= LISTED ENTRIES =

— start —

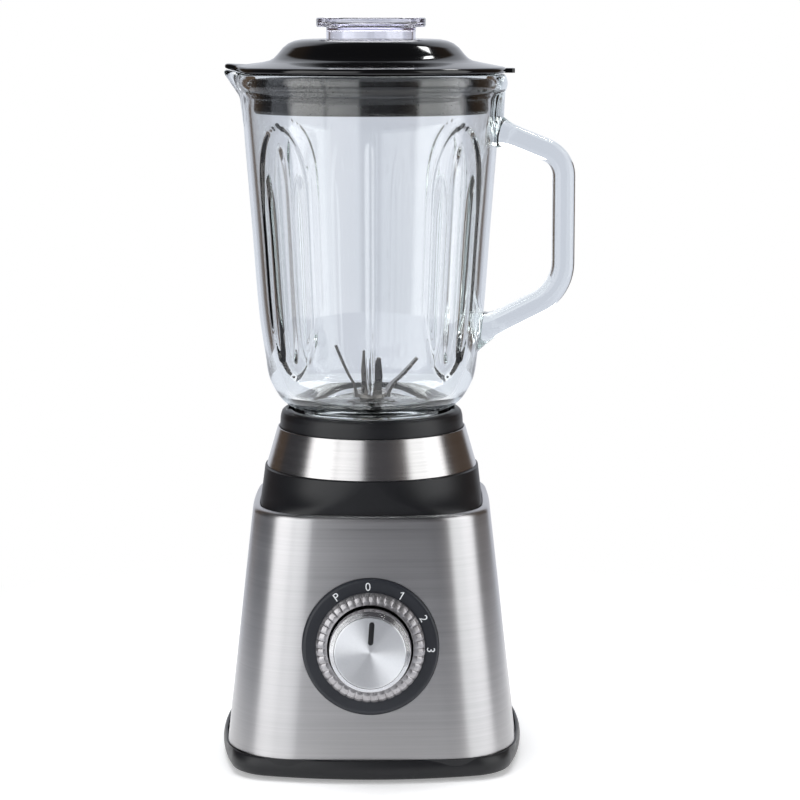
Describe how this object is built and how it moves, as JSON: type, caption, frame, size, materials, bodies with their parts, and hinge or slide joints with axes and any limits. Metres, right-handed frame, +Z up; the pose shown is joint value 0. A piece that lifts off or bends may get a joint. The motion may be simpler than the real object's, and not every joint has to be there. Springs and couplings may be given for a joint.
{
  "type": "countertop blender",
  "caption": "Blender: tapered steel motor base with rotary dial, glass jug with handle and spout, lift-off lid with clear measuring cap, blades driven through a lobed coupling.",
  "frame": {"origin": "where the motor and blade axis meets the worktop, at the level of the feet's undersides", "axes": "+Z up along the motor and blade axis, -Y the side with the dial, +X the jug's handle, -X its spout"},
  "size_m": [0.1892, 0.178, 0.3933],
  "materials": {
    "black_plastic": "satin moulded",
    "housing_plastic": "plain moulded",
    "rubber": "matt",
    "gasket_black": "smooth",
    "silicone": "matt",
    "zinc_steel": "zinc plated",
    "bearing_steel": "ground",
    "brushed_steel": "brushed",
    "blade_steel": "stamped and ground",
    "blade_base": "satin",
    "chrome": "polished",
    "spun_aluminium": "radially spun",
    "silver_plastic": "satin translucent",
    "dial_grey": "satin",
    "lamination": "laminated",
    "copper": "enamelled copper",
    "brass": "plain",
    "carbon": "matt",
    "capacitor_yellow": "plain",
    "fan_plastic": "plain moulded",
    "glass": "clear, faint green",
    "clear_plastic": "clear",
    "black_gloss": "high gloss"
  },
  "bodies": {
    "base": {"base_cover": "black_plastic", "rubber_feet": "rubber", "cover_screws": "zinc_steel", "steel_shell": "brushed_steel", "inner_housing": "housing_plastic", "upper_housing": "black_plastic", "mid_trim": "black_plastic", "collar_band": "brushed_steel", "seat_ring": "black_plastic", "cord_inlet": "rubber", "dial_bezel": "dial_grey", "fluted_dial_ring": "silver_plastic", "rotary_switch": "black_plastic", "switch_nut": "zinc_steel", "stator_core": "lamination", "field_coils": "copper", "upper_bracket": "zinc_steel", "lower_bracket": "zinc_steel", "upper_bearing": "bearing_steel", "lower_bearing": "bearing_steel", "stator_bolts": "zinc_steel", "rubber_mounts": "rubber", "motor_screws": "zinc_steel", "brush_holders": "brass", "carbon_brushes": "carbon", "brush_springs": "zinc_steel", "shaft_seal": "rubber", "terminal_block": "housing_plastic", "suppression_capacitor": "capacitor_yellow"},
    "knob": {"switch_spindle": "zinc_steel", "knob_body": "chrome", "knob_face": "spun_aluminium", "knob_pointer": "black_plastic"},
    "rotor": {"motor_shaft": "bearing_steel", "armature_core": "lamination", "armature_windings": "copper", "commutator": "copper", "cooling_fan": "fan_plastic", "drive_coupling": "black_plastic"},
    "jug": {"glass_jug": "glass", "blade_carrier": "blade_base", "jug_gasket": "silicone", "locking_collar": "black_plastic", "shaft_bush": "brass", "blade_seal": "rubber"},
    "blades": {"blade_shaft": "blade_steel", "driven_coupling": "black_plastic", "blade_washers": "blade_steel", "lower_blade": "blade_steel", "upper_blade": "blade_steel", "blade_nut": "blade_steel"},
    "lid": {"lid_cover": "black_gloss", "lid_gasket": "gasket_black"},
    "cap": {"measuring_cap": "clear_plastic"}
  },
  "joints": [
    {"name": "dial_turn", "type": "hinge", "parent": "base", "child": "knob", "pos_m": [0, -0.0708, 0.071], "axis": [0, 0.9936, -0.1129], "range_deg": [-32, 94]},
    {"name": "motor_spin", "type": "hinge", "parent": "base", "child": "rotor", "pos_m": [0, 0, 0.1], "axis": [0, 0, 1], "continuous": true},
    {"name": "jug_lift", "type": "slide", "parent": "base", "child": "jug", "axis": [0, 0, 1], "range_m": [0, 0.08]},
    {"name": "blade_spin", "type": "hinge", "parent": "jug", "child": "blades", "pos_m": [0, 0, 0.175], "axis": [0, 0, 1], "continuous": true},
    {"name": "lid_lift", "type": "slide", "parent": "jug", "child": "lid", "axis": [0, 0, 1], "range_m": [0, 0.06]},
    {"name": "cap_lift", "type": "slide", "parent": "lid", "child": "cap", "axis": [0, 0, 1], "range_m": [0, 0.05]}
  ],
  "couplings": [
    {"joint": "blade_spin", "follows": "motor_spin", "ratio": 1}
  ]
}
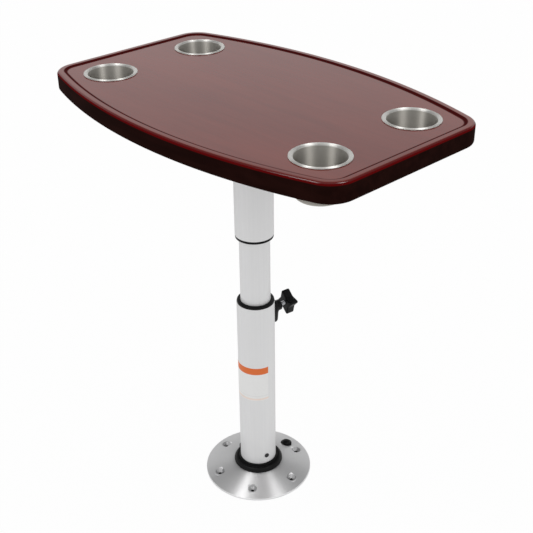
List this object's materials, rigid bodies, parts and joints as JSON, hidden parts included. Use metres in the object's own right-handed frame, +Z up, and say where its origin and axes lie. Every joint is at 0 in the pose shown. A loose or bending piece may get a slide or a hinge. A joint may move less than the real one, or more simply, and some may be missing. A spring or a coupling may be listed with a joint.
{
  "type": "single pole camper table",
  "caption": "Camper table on one telescopic pole: bowed top with a raised lip and metal drink holders, height clamp with a star knob, and a round push-button floor base.",
  "frame": {"origin": "centre of the base's underside, on the floor, on the pole's axis", "axes": "+X along the top's length, +Y across the top towards the clamp knob's side, +Z up along the pole"},
  "size_m": [0.661, 0.428, 0.7663],
  "materials": {
    "lacquered_top": "glossy lacquer over a dark red-brown veneer",
    "holder_steel": "brushed inside, polished rim",
    "tube_satin": "satin anodised",
    "base_turned": "turned face",
    "cast_grey": "as cast and machined",
    "black_plastic": "fine moulded grain",
    "pale_plastic": "plain slide plastic",
    "plated_steel": "zinc plated",
    "insert_brass": "machined",
    "label_film": "printed film"
  },
  "bodies": {
    "stand": {"base_flange": "base_turned", "base_bushing": "black_plastic", "retaining_ring": "plated_steel", "latch_guide": "black_plastic", "guide_screws": "plated_steel", "foot_plug": "cast_grey", "foot_screws": "plated_steel", "lower_tube": "tube_satin", "tube_label": "label_film", "collar": "black_plastic", "clamp_saddle": "black_plastic", "clamp_insert": "insert_brass"},
    "button": {"release_button": "black_plastic", "button_spring": "plated_steel"},
    "latch": {"latch_bolt": "plated_steel"},
    "pad": {"clamp_pad": "pale_plastic"},
    "knob": {"clamp_knob": "black_plastic", "clamp_stud": "plated_steel"},
    "bush": {"guide_bush": "pale_plastic"},
    "table": {"middle_tube": "tube_satin", "mast_plug": "black_plastic", "upper_sleeve": "tube_satin", "sleeve_ring": "black_plastic", "table_bracket": "cast_grey", "bracket_screws": "plated_steel", "table_top": "lacquered_top", "cup_holder_1": "holder_steel", "cup_holder_2": "holder_steel", "cup_holder_3": "holder_steel", "cup_holder_4": "holder_steel"}
  },
  "joints": [
    {"name": "height_slide", "type": "slide", "parent": "stand", "child": "bush", "axis": [0, 0, 1], "range_m": [-0.1252, 0.09]},
    {"name": "table_turn", "type": "hinge", "parent": "bush", "child": "table", "pos_m": [0, 0, 0.5], "axis": [0, 0, 1], "continuous": true},
    {"name": "pad_slide", "type": "slide", "parent": "stand", "child": "pad", "axis": [0.1219, 0.9925, 0], "range_m": [0, 0.0026]},
    {"name": "knob_turn", "type": "hinge", "parent": "pad", "child": "knob", "pos_m": [0, 0, 0.352], "axis": [0.1219, 0.9925, 0], "range_deg": [0, 720]},
    {"name": "button_press", "type": "slide", "parent": "stand", "child": "button", "axis": [0, 0, -1], "range_m": [0, 0.003], "stiffness_N_per_m": 900, "springref_m": -0.002, "deforming": ["button_spring"]},
    {"name": "latch_slide", "type": "slide", "parent": "stand", "child": "latch", "axis": [0.0349, 0.9994, 0], "range_m": [0, 0.003]}
  ],
  "couplings": [
    {"joint": "pad_slide", "follows": "knob_turn", "m_per_rad": 0.00019894},
    {"joint": "latch_slide", "follows": "button_press", "ratio": 1}
  ]
}
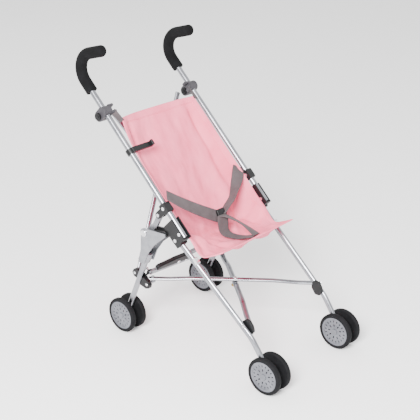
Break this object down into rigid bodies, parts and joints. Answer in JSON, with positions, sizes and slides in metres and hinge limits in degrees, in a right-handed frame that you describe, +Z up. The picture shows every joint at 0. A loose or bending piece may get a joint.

— end —

= INSTRUCTIONS FOR THE TASK =
The lines to collect are those holding the string "right"; copy them all.

= EXERCISE RESULT =
Describe how this object is built and how it moves, as JSON: type, caption, frame, size, materials, bodies with their parts, and hinge or slide joints with axes and any limits. Metres, right-handed frame, +Z up; the pose shown is joint value 0. A piece that lifts off or bends may get a joint. The motion may be simpler than the real object's, and not every joint has to be there. Springs and couplings may be given for a joint.
List this object's materials, rigid bodies, parts and joints as JSON, hidden parts included. Use metres in the object's own right-handed frame, +Z up, and say where its origin and axes lie. Every joint is at 0 in the pose shown. A loose or bending piece may get a slide or a hinge. A joint may move less than the real one, or more simply, and some may be missing. A spring or a coupling may be listed with a joint.
Break this object down into rigid bodies, parts and joints. Answer in JSON, with positions, sizes and slides in metres and hinge limits in degrees, in a right-handed frame that you describe, +Z up. The picture shows every joint at 0. A loose or bending piece may get a joint.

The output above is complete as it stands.